Reproduce all of the data exactly.

***** EXTRACTED ENTRIES *****

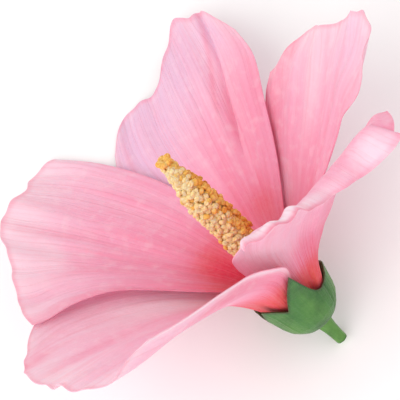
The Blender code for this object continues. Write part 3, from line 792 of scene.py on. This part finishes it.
def make_anthers(rng, materials):
    """Anthers in a spiral up the column, fewer across towards its tip. Gives back their places."""
    order = np.arange(ANTHER_COUNT)
    share = (order + 0.5) / ANTHER_COUNT
    height = ANTHER_FIRST + share * (ANTHER_LAST - ANTHER_FIRST)
    turn = order * GOLDEN_TURN + rng.uniform(-0.25, 0.25, ANTHER_COUNT)
    rise = rng.uniform(0.0, 0.5, ANTHER_COUNT)
    taper = 1 - 0.50 * smooth_step(0.70, 0.99, share) - 0.1 * (1 - smooth_step(0.0, 0.15, share))
    reach = ANTHER_REACH * taper * rng.uniform(0.72, 1.05, ANTHER_COUNT)
    outward = np.stack([np.cos(turn), np.sin(turn), rise], -1)
    flat = np.stack([np.cos(turn), np.sin(turn), 0 * turn], -1)
    centres = flat * (reach - ANTHER_SIZE[2])[:, None]
    centres[:, 2] = height + 0.6 * MM * rise
    wander = rng.normal(0, 0.25, (ANTHER_COUNT, 3))
    turns = frames(outward + wander, rng.uniform(0, math.tau, ANTHER_COUNT))
    sizes = np.array(ANTHER_SIZE)[None, :] * rng.uniform(0.85, 1.35, (ANTHER_COUNT, 1))
    points, faces = many(anther_shape(), centres, turns, sizes)
    obj = new_piece("anthers", points, faces, materials)
    # Anthers on the side away from the key lamp get darker tones and those facing it paler ones: painted
    # shade and painted light. Lower anthers are a little darker, and the rest of the spread is random.
    shade_and_tone = flat @ PAINTED_SHADE_SIDE + 0.25 * (1 - 2 * share) + rng.normal(0, 0.40, ANTHER_COUNT)
    tone = np.searchsorted(SHADE_AND_TONE_STEPS, shade_and_tone)
    obj.data.polygons.foreach_set("material_index", np.repeat(tone, len(faces) // ANTHER_COUNT))
    return centres


def make_filaments(centres, material):
    """A thin bent thread from the column to each anther."""
    turn = circle(THREAD_SIDES)
    flat = centres * [1, 1, 0]
    outward = flat / np.linalg.norm(flat, axis=1, keepdims=True)
    foot = outward * THREAD_FOOT + centres * [0, 0, 1] - [0, 0, THREAD_RISE]
    level = np.cross(outward, [0, 0, 1.0])[:, None, :] * np.cos(turn)[None, :, None]
    round_thread = level + np.sin(turn)[None, :, None] * [0, 0, 1.0]
    rings = []
    for share in np.linspace(0, 1, THREAD_ROWS):
        sag = np.array([0, 0, THREAD_SAG]) * math.sin(math.pi * share)
        middle = foot + (centres - foot) * share - sag
        radius = (0.13 - 0.05 * share) * MM
        rings.append(middle[:, None, :] + radius * round_thread)
    points = np.stack(rings, axis=1).reshape(-1, 3)
    each = THREAD_ROWS * THREAD_SIDES
    faces = []
    for i in range(len(centres)):
        faces += tube_faces(THREAD_ROWS, THREAD_SIDES, i * each)
    new_piece("filaments", points, faces, material)


def make_column(material):
    """The tube that carries the anthers, reddish at its foot and thicker under them."""
    turn = circle(COLUMN_SIDES)
    heights = np.linspace(COLUMN_HEIGHTS[0], COLUMN_HEIGHTS[-1], COLUMN_ROWS) * MM
    radii = through(np.array(COLUMN_HEIGHTS) * MM, np.array(COLUMN_RADII) * MM, heights)
    bed = smooth_step(*ANTHER_BED_FOOT, heights / MM) * (1 - smooth_step(*ANTHER_BED_TOP, heights / MM))
    radii = radii + ANTHER_BED * bed
    rings = []
    for height, radius in zip(heights, radii):
        wave = 1 + 0.035 * np.sin(5 * turn + 0.3 * height / MM) + 0.02 * np.sin(11 * turn)
        reach = radius * wave
        rings.append(np.stack([reach * np.cos(turn), reach * np.sin(turn), 0 * turn + height], -1))
    points = np.concatenate(rings)
    faces = tube_faces(COLUMN_ROWS, COLUMN_SIDES)
    obj = new_piece("column_tube", points, faces, material, "column")
    up = points[:, 2] / MM
    colours = mixed(linear("coral"), linear("gold"), smooth_step(4, 12, up))
    colours = mixed(colours, linear("cream"), 0.6 * smooth_step(12, 14, up))
    set_tint(obj, colours)
    set_map(obj, "fan", np.stack([np.tile(turn / math.tau, COLUMN_ROWS), up / 40], -1))


def make_style(rng, material):
    """Five short branches out of the column's tip, each with a round head."""
    turn = circle(STYLE_SIDES)
    foot = COLUMN_HEIGHTS[-1] * MM - 0.4 * MM
    points, faces = [], []
    for i in range(STYLE_BRANCHES):
        heading = i * math.tau / STYLE_BRANCHES + 0.3
        out = np.array([math.cos(heading), math.sin(heading), 0])
        lean = rng.uniform(0.55, 0.85) * MM
        top = STYLE_TOP + rng.uniform(-0.3, 0.4) * MM
        rings = []
        for share in np.linspace(0, 1, STYLE_ROWS):
            stem = 0.22 * MM + 0.10 * MM * share
            head = STIGMA_RADIUS * math.sqrt(max(0.0, 1 - ((share - 0.8) / 0.2) ** 2))
            radius = max(stem * (share < 0.8), head if share > 0.6 else 0, 0.06 * MM)
            middle = out * (0.25 * MM + lean * share**1.4) + [0, 0, foot + (top - foot) * share]
            rings.append(middle + radius * np.stack([np.cos(turn), np.sin(turn), 0 * turn], -1))
        faces += tube_faces(STYLE_ROWS, STYLE_SIDES, i * STYLE_ROWS * STYLE_SIDES)
        points.append(np.concatenate(rings))
    new_piece("stigmas", np.concatenate(points), faces, material, "style")


def principled(name, values):
    """A new material with values set on its shader. Gives back material, node tree and shader."""
    material = bpy.data.materials.new(name)
    material.use_nodes = True
    shader = material.node_tree.nodes["Principled BSDF"]
    for key, value in values.items():
        shader.inputs[key].default_value = value
    return material, material.node_tree, shader


def node(tree, kind, values=None, **settings):
    """A node with its settings, and its inputs set or linked by name."""
    made = tree.nodes.new("ShaderNode" + kind)
    for key, value in settings.items():
        setattr(made, key, value)
    for key, value in (values or {}).items():
        if isinstance(value, bpy.types.NodeSocket):
            tree.links.new(value, made.inputs[key])
        else:
            made.inputs[key].default_value = value
    return made


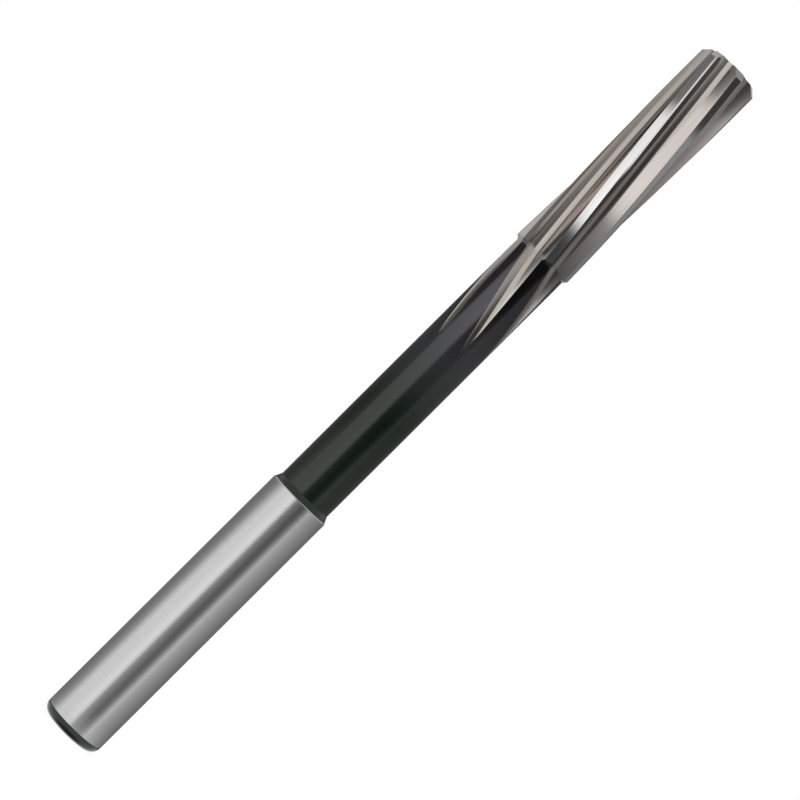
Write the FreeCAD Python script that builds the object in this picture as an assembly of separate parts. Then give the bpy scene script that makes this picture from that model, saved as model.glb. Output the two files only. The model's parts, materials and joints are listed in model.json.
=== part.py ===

*****

▶ [SOLUTION TO THE PROBLEM]:
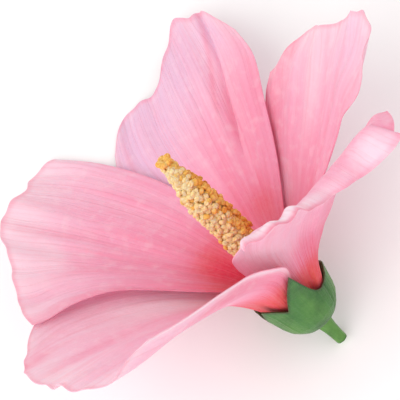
The Blender code for this object continues. Write part 3, from line 792 of scene.py on. This part finishes it.
def make_anthers(rng, materials):
    """Anthers in a spiral up the column, fewer across towards its tip. Gives back their places."""
    order = np.arange(ANTHER_COUNT)
    share = (order + 0.5) / ANTHER_COUNT
    height = ANTHER_FIRST + share * (ANTHER_LAST - ANTHER_FIRST)
    turn = order * GOLDEN_TURN + rng.uniform(-0.25, 0.25, ANTHER_COUNT)
    rise = rng.uniform(0.0, 0.5, ANTHER_COUNT)
    taper = 1 - 0.50 * smooth_step(0.70, 0.99, share) - 0.1 * (1 - smooth_step(0.0, 0.15, share))
    reach = ANTHER_REACH * taper * rng.uniform(0.72, 1.05, ANTHER_COUNT)
    outward = np.stack([np.cos(turn), np.sin(turn), rise], -1)
    flat = np.stack([np.cos(turn), np.sin(turn), 0 * turn], -1)
    centres = flat * (reach - ANTHER_SIZE[2])[:, None]
    centres[:, 2] = height + 0.6 * MM * rise
    wander = rng.normal(0, 0.25, (ANTHER_COUNT, 3))
    turns = frames(outward + wander, rng.uniform(0, math.tau, ANTHER_COUNT))
    sizes = np.array(ANTHER_SIZE)[None, :] * rng.uniform(0.85, 1.35, (ANTHER_COUNT, 1))
    points, faces = many(anther_shape(), centres, turns, sizes)
    obj = new_piece("anthers", points, faces, materials)
    # Anthers on the side away from the key lamp get darker tones and those facing it paler ones: painted
    # shade and painted light. Lower anthers are a little darker, and the rest of the spread is random.
    shade_and_tone = flat @ PAINTED_SHADE_SIDE + 0.25 * (1 - 2 * share) + rng.normal(0, 0.40, ANTHER_COUNT)
    tone = np.searchsorted(SHADE_AND_TONE_STEPS, shade_and_tone)
    obj.data.polygons.foreach_set("material_index", np.repeat(tone, len(faces) // ANTHER_COUNT))
    return centres


def make_filaments(centres, material):
    """A thin bent thread from the column to each anther."""
    turn = circle(THREAD_SIDES)
    flat = centres * [1, 1, 0]
    outward = flat / np.linalg.norm(flat, axis=1, keepdims=True)
    foot = outward * THREAD_FOOT + centres * [0, 0, 1] - [0, 0, THREAD_RISE]
    level = np.cross(outward, [0, 0, 1.0])[:, None, :] * np.cos(turn)[None, :, None]
    round_thread = level + np.sin(turn)[None, :, None] * [0, 0, 1.0]
    rings = []
    for share in np.linspace(0, 1, THREAD_ROWS):
        sag = np.array([0, 0, THREAD_SAG]) * math.sin(math.pi * share)
        middle = foot + (centres - foot) * share - sag
        radius = (0.13 - 0.05 * share) * MM
        rings.append(middle[:, None, :] + radius * round_thread)
    points = np.stack(rings, axis=1).reshape(-1, 3)
    each = THREAD_ROWS * THREAD_SIDES
    faces = []
    for i in range(len(centres)):
        faces += tube_faces(THREAD_ROWS, THREAD_SIDES, i * each)
    new_piece("filaments", points, faces, material)


def make_column(material):
    """The tube that carries the anthers, reddish at its foot and thicker under them."""
    turn = circle(COLUMN_SIDES)
    heights = np.linspace(COLUMN_HEIGHTS[0], COLUMN_HEIGHTS[-1], COLUMN_ROWS) * MM
    radii = through(np.array(COLUMN_HEIGHTS) * MM, np.array(COLUMN_RADII) * MM, heights)
    bed = smooth_step(*ANTHER_BED_FOOT, heights / MM) * (1 - smooth_step(*ANTHER_BED_TOP, heights / MM))
    radii = radii + ANTHER_BED * bed
    rings = []
    for height, radius in zip(heights, radii):
        wave = 1 + 0.035 * np.sin(5 * turn + 0.3 * height / MM) + 0.02 * np.sin(11 * turn)
        reach = radius * wave
        rings.append(np.stack([reach * np.cos(turn), reach * np.sin(turn), 0 * turn + height], -1))
    points = np.concatenate(rings)
    faces = tube_faces(COLUMN_ROWS, COLUMN_SIDES)
    obj = new_piece("column_tube", points, faces, material, "column")
    up = points[:, 2] / MM
    colours = mixed(linear("coral"), linear("gold"), smooth_step(4, 12, up))
    colours = mixed(colours, linear("cream"), 0.6 * smooth_step(12, 14, up))
    set_tint(obj, colours)
    set_map(obj, "fan", np.stack([np.tile(turn / math.tau, COLUMN_ROWS), up / 40], -1))


def make_style(rng, material):
    """Five short branches out of the column's tip, each with a round head."""
    turn = circle(STYLE_SIDES)
    foot = COLUMN_HEIGHTS[-1] * MM - 0.4 * MM
    points, faces = [], []
    for i in range(STYLE_BRANCHES):
        heading = i * math.tau / STYLE_BRANCHES + 0.3
        out = np.array([math.cos(heading), math.sin(heading), 0])
        lean = rng.uniform(0.55, 0.85) * MM
        top = STYLE_TOP + rng.uniform(-0.3, 0.4) * MM
        rings = []
        for share in np.linspace(0, 1, STYLE_ROWS):
            stem = 0.22 * MM + 0.10 * MM * share
            head = STIGMA_RADIUS * math.sqrt(max(0.0, 1 - ((share - 0.8) / 0.2) ** 2))
            radius = max(stem * (share < 0.8), head if share > 0.6 else 0, 0.06 * MM)
            middle = out * (0.25 * MM + lean * share**1.4) + [0, 0, foot + (top - foot) * share]
            rings.append(middle + radius * np.stack([np.cos(turn), np.sin(turn), 0 * turn], -1))
        faces += tube_faces(STYLE_ROWS, STYLE_SIDES, i * STYLE_ROWS * STYLE_SIDES)
        points.append(np.concatenate(rings))
    new_piece("stigmas", np.concatenate(points), faces, material, "style")


def principled(name, values):
    """A new material with values set on its shader. Gives back material, node tree and shader."""
    material = bpy.data.materials.new(name)
    material.use_nodes = True
    shader = material.node_tree.nodes["Principled BSDF"]
    for key, value in values.items():
        shader.inputs[key].default_value = value
    return material, material.node_tree, shader


def node(tree, kind, values=None, **settings):
    """A node with its settings, and its inputs set or linked by name."""
    made = tree.nodes.new("ShaderNode" + kind)
    for key, value in settings.items():
        setattr(made, key, value)
    for key, value in (values or {}).items():
        if isinstance(value, bpy.types.NodeSocket):
            tree.links.new(value, made.inputs[key])
        else:
            made.inputs[key].default_value = value
    return made


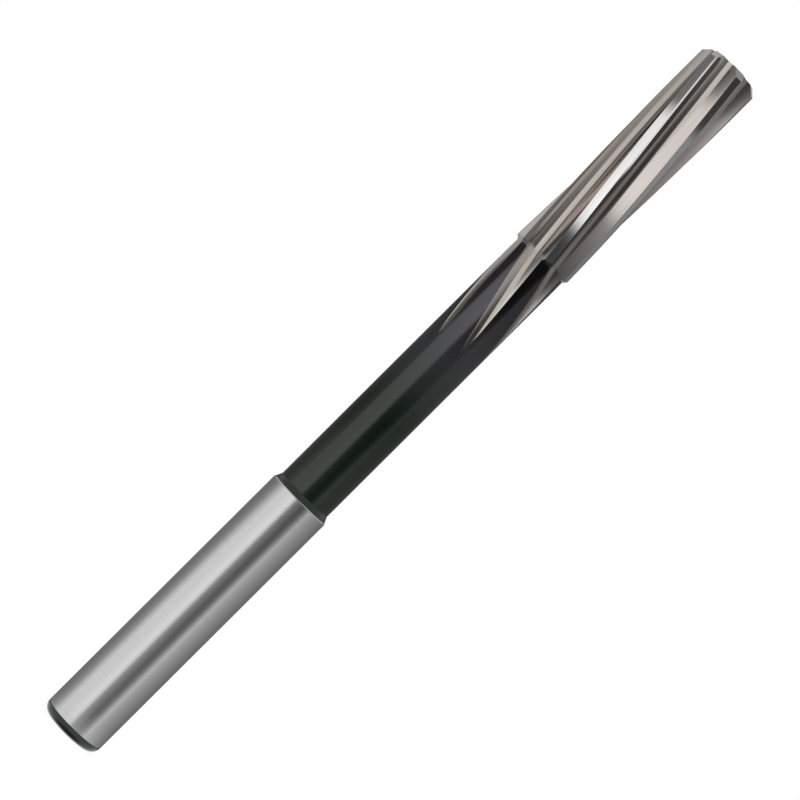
Write the FreeCAD Python script that builds the object in this picture as an assembly of separate parts. Then give the bpy scene script that makes this picture from that model, saved as model.glb. Output the two files only. The model's parts, materials and joints are listed in model.json.
=== part.py ===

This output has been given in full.